File quarterly using Form JFS 20129 with ODJFS. Expect ODJFS to recalculate your rate after your second or third year in business, once claims history gives them enough data to work with.
One genuinely bright spot: Ohio has no state disability insurance tax and no paid family leave payroll tax. If you've run payroll in California or New York, you know how fast those stack up. Ohio skips both.
For a 5-person Ohio micro-business, SUTA costs a maximum of $1,215 per year at the new-employer rate — $243 per employee. Budget it from day one. Combined with state withholding and municipal taxes, the total burden is manageable. Ohio's lack of SDI and paid family leave keeps the stack shorter than almost any comparable state.

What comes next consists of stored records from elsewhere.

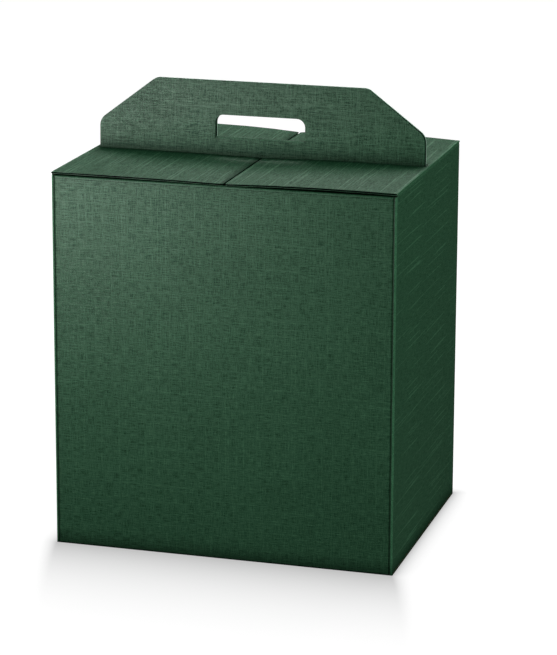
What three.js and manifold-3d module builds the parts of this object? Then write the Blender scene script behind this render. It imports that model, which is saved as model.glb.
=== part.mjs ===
// Gift box with handle: a carton folded from one sheet of micro-corrugated board, linen-embossed
// green outside. Millimetres, +Z up, front at -Y, origin under the middle of the carton.
import * as THREE from 'three';
import { mergeVertices } from 'three/addons/utils/BufferGeometryUtils.js';
import Module from 'manifold-3d';

const wasm = await Module();
wasm.setup();

// Carton, outside
const boxWidth = 360;
const boxDepth = 280;
const boxHeight = 395;          // floor to the top of the side flaps at their folds

// Board and its folds
const board = 2;                // thickness of the board
const cornerRadius = 2.5;       // outside of the four upright folds
const foldRadius = 2.2;         // outside of the other folds
const seatGap = 0.3;            // between sheets that lie on each other
const tuckGap = 1;              // between a flap's side and the wall beside it
const creaseDrop = 3;           // crease of a handle flap, below the flap's top

// Handle: two layers that stand up at mid-depth
const handleInset = 5;          // handle's end, in from the side of the carton
const handleRise = 76.5;        // above the side flaps
const handleEndRise = 30;       // upright end, above the side flaps
const chamferRun = 61;          // sloping end, along the width
const shoulderRadius = 14;
const handleTopRadius = 12;
const baseGap = 6.4;            // between the layers where they leave the carton
const topGap = 2.4;             // between the layers at the top

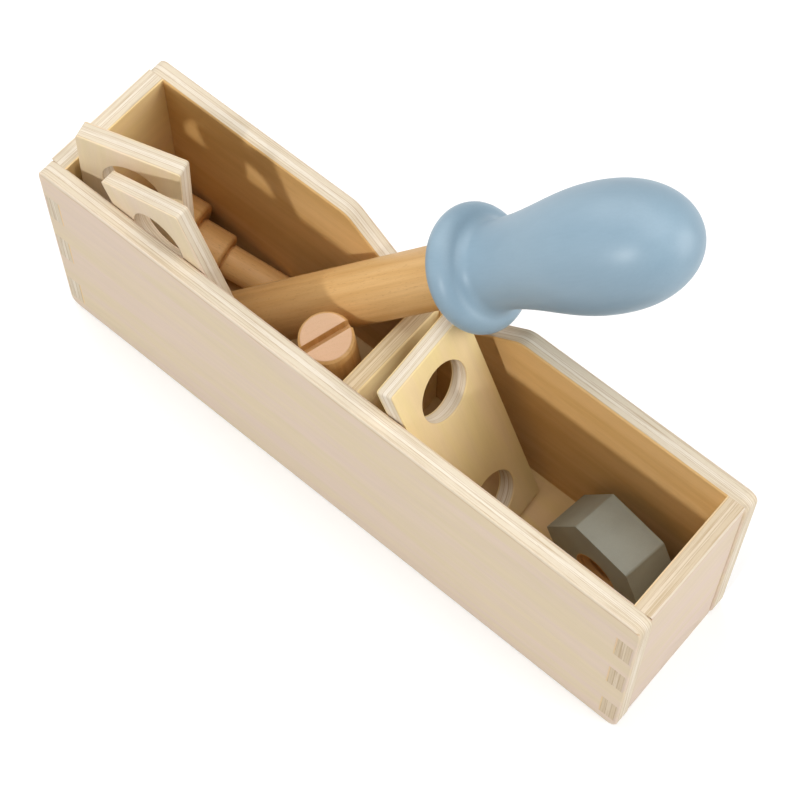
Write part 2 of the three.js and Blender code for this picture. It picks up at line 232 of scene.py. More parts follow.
def flatPlace(node):
    # a board's own axes: its length, its width, and the way through its thickness
    mesh = weldedMesh(node)
    found = []
    for face in mesh.polygons:
        for entry in found:
            if abs(entry[0].dot(face.normal)) > parallel:
                entry[1] += face.area
                break
        else:
            found.append([face.normal.copy(), face.area])
    found.sort(key=lambda entry: -entry[1])
    across = found[0][0]
    across *= 1 if max(across, key=abs) > 0 else -1
    beside = next(normal for normal, area in found if abs(normal.dot(across)) < square)
    along = beside.cross(across)
    along *= 1 if max(along, key=abs) > 0 else -1
    beside = across.cross(along)
    return framed(corners(mesh), [along, beside, across])


def turnedPlace(node, towards):
    # a turned piece's own axes: +Z along it, from its start, on its axis
    cage = bmesh.new()
    cage.from_mesh(weldedMesh(node))
    hull = bmesh.ops.convex_hull(cage, input=cage.verts)["geom"]
    points = np.array([item.co[:] for item in hull if isinstance(item, bmesh.types.BMVert)])
    cage.free()
    middle = points.mean(0)
    axis = Vector(np.linalg.svd(points - middle)[2][0])
    axis *= 1 if axis.dot(Vector(towards)) > 0 else -1
    side = Vector((0, 0, 1)).cross(axis).normalized()
    turn = np.array([side, axis.cross(side), axis]).T
    heights = ((points - middle) @ np.array(axis)).tolist()
    start = Vector(middle) + min(heights) * axis
    place = Matrix.Translation(start) @ Matrix(turn.tolist()).to_4x4()
    return place, max(heights) - min(heights)


# making the pieces


def softened(mesh):
    # smooth shading, but for the sharp edges
    mesh.polygons.foreach_set("use_smooth", [True] * len(mesh.polygons))
    mesh.set_sharp_from_angle(angle=sharpAngle)
    return mesh


def bodyOf(node):
    return frame["nodes"][node]["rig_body"]


def standIn(node, mesh, material, slot):
    # shows this mesh in the CAD node's place
    mesh.name = node + "Mesh"
    mesh.materials.clear()
    mesh.materials.append(material)
    piece = bpy.data.objects.new(node + "_finished", mesh)
    scene.collection.objects.link(piece)
    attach(piece, bodyOf(node))
    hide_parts(node)


def makerOf(node, mesh):
    # an object that is there only until its modifiers are baked
    maker = bpy.data.objects.new(node + "Maker", mesh)
    scene.collection.objects.link(maker)
    return maker


def baked(maker):
    # the maker's evaluated mesh
    depsgraph = bpy.context.evaluated_depsgraph_get()
    mesh = bpy.data.meshes.new_from_object(maker.evaluated_get(depsgraph))
    bpy.data.objects.remove(maker)
    return mesh


def addEasing(maker, width, segments, limit="ANGLE"):
    # rounds over the edges that are sharp or, with the limit "WEIGHT", have a bevel weight
    easing = maker.modifiers.new("easing", "BEVEL")
    easing.width = width
    easing.segments = segments
    easing.limit_method = limit
    easing.angle_limit = easedAngle
    easing.use_clamp_overlap = True
    easing.miter_outer = "MITER_ARC"


def easedCopy(node, width):
    # the CAD node's own shape with its sharp edges rounded over
    maker = makerOf(node, weldedMesh(node))
    addEasing(maker, width, 2)
    return softened(baked(maker))


def fromTree(tree, sizes, node, place, easing=0.0):
    # runs a geometry tree with these sizes, eases it if asked, and puts it in place
    maker = makerOf(node, bpy.data.meshes.new(node + "Blank"))
    modifier = maker.modifiers.new("maker", "NODES")
    modifier.node_group = tree
    for item in tree.interface.items_tree:
        if item.item_type == "SOCKET" and item.in_out == "INPUT" and item.name in sizes:
            modifier[item.identifier] = sizes[item.name]
    if easing:
        addEasing(maker, easing, 3)
    mesh = baked(maker)
    mesh.transform(place)
    cage = bmesh.new()
    cage.from_mesh(mesh)
    bmesh.ops.remove_doubles(cage, verts=cage.verts, dist=mergeReach)
    bmesh.ops.recalc_face_normals(cage, faces=cage.faces)
    cage.to_mesh(mesh)
    cage.free()
    return softened(mesh)


def newTree(name, inputs):
    # a new geometry tree with named inputs, as its sheet and a wire for each input
    tree = bpy.data.node_groups.new(name, "GeometryNodeTree")
    tree.interface.new_socket("Geometry", in_out="OUTPUT", socket_type="NodeSocketGeometry")
    for label, (kind, value) in inputs.items():
        socket = tree.interface.new_socket(label, in_out="INPUT", socket_type="NodeSocket" + kind)
        if value is not None:
            socket.default_value = value
    sheet = Sheet(tree)
    start = sheet.node("NodeGroupInput", output=None)
    wires = {label: Wire(sheet, start.outputs[label]) for label in inputs}
    return sheet, wires


def endTree(sheet, geometry, material):
    whole = sheet.node("GeometryNodeRealizeInstances", values={0: geometry})
    dressed = sheet.node("GeometryNodeSetMaterial", values={"Geometry": whole, "Material": material})
    sheet.node("NodeGroupOutput", values={0: dressed}, output=None)
    return sheet.tree


def merged(sheet, geometry, reach=mergeReach):
    return sheet.node("GeometryNodeMergeByDistance", values={"Geometry": geometry, "Distance": reach})


def unitGrid(sheet, columns, rows):
    # a grid, and wires that run from 0 to 1 across it and up it
    size = {"Size X": 1.0, "Size Y": 1.0, "Vertices X": columns + 1, "Vertices Y": rows + 1}
    grid = sheet.node("GeometryNodeMeshGrid", values=size)
    x, y = sheet.split(sheet.node("GeometryNodeInputPosition"))[:2]
    return grid, x + 0.5, y + 0.5


def wrapped(sheet, grid, turn, radius, height):
    # rolls the grid round +Z at these radii and heights, and closes its seam and any poles
    x = radius * sheet.math("COSINE", turn * math.tau)
    y = radius * sheet.math("SINE", turn * math.tau)
    values = {"Geometry": grid, "Position": sheet.join(x, y, height)}
    return merged(sheet, sheet.node("GeometryNodeSetPosition", values=values))


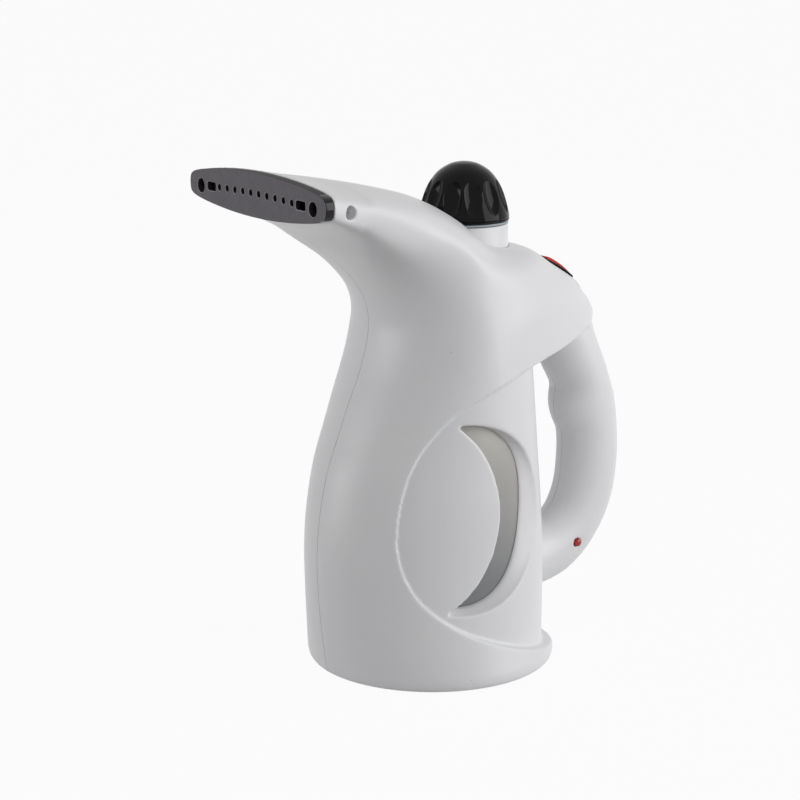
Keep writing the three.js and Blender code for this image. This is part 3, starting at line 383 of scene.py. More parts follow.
# The barrel is the body under the cloak.
BARREL = [
    low_station(front, BARREL_RADIUS - 0.018 * max(0, z - 30) - 0.06 * max(0, z - 60), z, half,
                wide)
    for front, z, half, wide in [
        (BASE_RADIUS - 1.5, SHELL_BOTTOM + 0.6, BASE_RADIUS - 5.2, 0),
        (BELLY_REACH - 2 - STEP, 22, BELLY_HALF + 0.6, 2),
        (BELLY_REACH - 0.7 - STEP, 36, BELLY_HALF - 0.2, 4),
        (BELLY_REACH - STEP, 52, BELLY_HALF - STEP, 5),
        (BELLY_REACH - 0.6 - STEP, 66, BELLY_HALF - 0.4 - STEP, 5),
        (BELLY_REACH - 2.6 - STEP, 80, BELLY_HALF - 0.8 - STEP, 5),
        (BELLY_REACH - 5.8 - STEP, 94, HEAD_HALF + 2.4 - STEP, 5),
        (50.8 - STEP, 107, HEAD_HALF + 1.6 - STEP, 5),
        (45.4 - STEP, 119.5, HEAD_HALF + 0.8 - STEP, 5),
        (41.4 - STEP, 129, HEAD_HALF + 0.2 - STEP, 5),
        (37.4 - STEP, 139.6, HEAD_HALF - 0.4 - STEP, 5),
    ]
]
BARREL_INSIDE = low_station(34, BARREL_RADIUS - 7, 147, HEAD_HALF - 6, 5)

LENS_REACH = 1.46    # how far the nozzle's long curve would run on past its rounded ends
LENS_BLEND = 11      # how sharply it turns into them


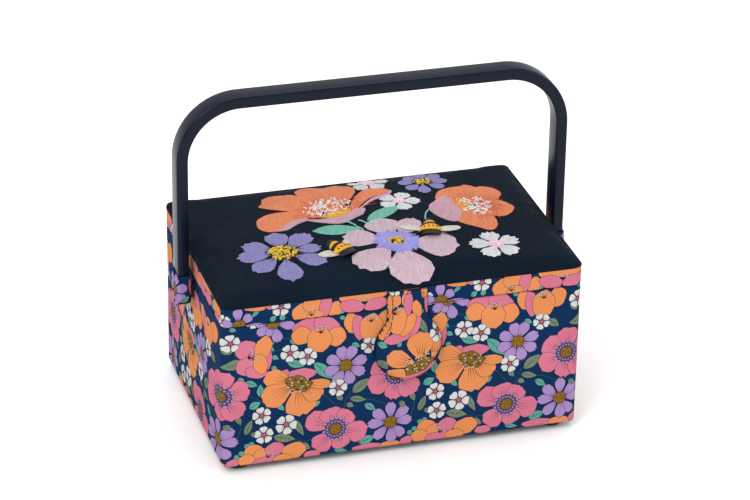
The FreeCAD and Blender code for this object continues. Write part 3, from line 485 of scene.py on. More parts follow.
def print_tile(drawing, dx, dz):
    """One repeat of the print, moved along the wall."""
    def p(x, z):
        return (x + dx, z + dz)

    for points in (((-110, 60), (-106, 58), (-101, 55)), ((-87, 103), (-82, 102), (-78, 99)),
                   ((-95, 93), (-90, 94), (-86, 94)), ((-38, 54), (-42, 47), (-43, 40)),
                   ((-28, 47), (-21, 45), (-13, 41)), ((-118, 43), (-117, 35), (-120, 27)),
                   ((-114, 31), (-110, 31), (-107, 29)), ((-79, 22), (-72, 19), (-66, 20)),
                   ((-57, 13), (-57, 10), (-56, 7)), ((-62, 57), (-56, 53), (-50, 46))):
        drawing.stroke("stem", [p(*point) for point in points], 0.7)
    drawing.leaves("sage", p, (
        ((-114, 88), (-130, 85), 8), ((-123, 96), (-130, 101), 6), ((-37, 53), (-25, 63), 8),
        ((-39, 49), (-27, 46), 5), ((-41, 45), (-36, 42), 4), ((-114, 30), (-109, 42), 5),
        ((-120, 46), (-117, 39), 4), ((-128, 40), (-124, 35), 4), ((-110, 31), (-104, 28), 4),
        ((-94, 26), (-78, 22), 7), ((-79, 38), (-72, 24), 5), ((-75, 17), (-67, 13), 6),
        ((-48, 53), (-44, 48), 4), ((-20, 90), (-12, 84), 6)))
    drawing.leaves("mint", p, (
        ((-99, 98), (-93, 94), 4), ((-97, 100), (-93, 100), 3), ((-95, 90), (-90, 87), 3.5),
        ((-95, 82), (-91, 78), 3.5), ((-84, 84), (-72, 79), 6), ((-65, 81), (-51, 66), 8),
        ((-82, 101), (-78, 97), 3), ((-38, 92), (-32, 89), 4), ((-114, 72), (-105, 68), 5),
        ((-119, 76), (-114, 72), 3.5), ((-103, 59), (-103, 69), 5), ((-111, 51), (-103, 55), 6),
        ((-28, 43), (-20, 37), 5), ((-32, 12), (-20, 16), 7), ((-115, 22), (-109, 20), 4),
        ((-111, 24), (-107, 21), 3), ((-119, 17), (-114, 15), 3.5), ((-122, 15), (-118, 12), 3.5),
        ((-50, 9), (-40, 7), 3.5), ((-47, 114), (-42, 112), 3), ((-125, 115), (-120, 113), 3.5),
        ((-91, 52), (-86, 46), 4), ((-97, 76), (-92, 72), 4), ((-16, 70), (-10, 75), 4),
        ((-66, 46), (-60, 50), 4)))
    poppies(drawing, p)
    cosmos(drawing, p(-42, 75.5), [(a, 15, 9.5) for a in (105, 68, 15, -30, -75, -120, -165, 150)])
    tips = ((-9, 41), (3, 36), (6, 26), (0, 14), (-8, 10), (-20, 14), (-25, 26), (-21, 36))
    cosmos(drawing, p(-9, 25.5), [(math.degrees(math.atan2(z - 25.5, x + 9)), math.hypot(x + 9, z - 25.5), 9)
                                  for x, z in tips])
    cosmos(drawing, p(-94, 115.5), [(215, 13, 8), (-75, 15, 9), (-15, 15, 8), (250, 10, 6), (35, 12, 8),
                                    (80, 13, 8), (130, 13, 8), (175, 13, 7)])
    anemone(drawing, p(-49, 26), [(150, 24, 17), (105, 18, 17), (50, 17, 15), (-15, 24, 17), (-70, 17, 14),
                                  (-135, 21, 16)])
    anemone(drawing, p(-131, 62), [(85, 20, 17), (150, 20, 17), (205, 22, 17), (265, 20, 14), (-50, 22, 17),
                                   (15, 21, 17)])
    for i, (x, z, radius) in enumerate((
            (-124, 103.5, 7), (-82, 90.5, 7), (-69.5, 86, 7), (-25, 89, 6.5), (-47.5, 58.5, 7), (-102, 44, 7),
            (-84.5, 34.5, 8), (-100.5, 28.5, 7), (-108, 118, 5))):
        daisy(drawing, p(x, z), radius, 20 + i * 31)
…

Frequently Asked Questions
Does Ohio have a flat payroll tax rate?
No. Ohio taxes income on a graduated scale — 0% under $26,050, up to 3.75% above $115,300 in 2026. Layer in municipal taxes, which can add up to 3% on top, and the effective rate climbs quickly for higher earners in certain cities.
Do I have to withhold city taxes for Ohio employees who work from home?
Yes. Ohio municipal taxes are assessed on work location, not residence. An employee working from home in a different city than your office creates a withholding obligation in that employee's home municipality. Use the ODT municipality lookup and register with RITA, CCA, or the city before their first paycheck.
What is Ohio's SUTA rate for new employers in 2026?
2.7% on the first $9,000 of wages — a maximum of $243 per employee per year at that rate. ODJFS reassigns your rate annually once you've accumulated a claims history, typically after year two or three.
Ohio payroll is manageable. State withholding and SUTA are formulaic. The 600+ municipal taxes require upfront legwork — but do it once correctly and ongoing compliance becomes mechanical. The employers who struggle are the ones who skip the municipal research and spend the rest of the year catching up.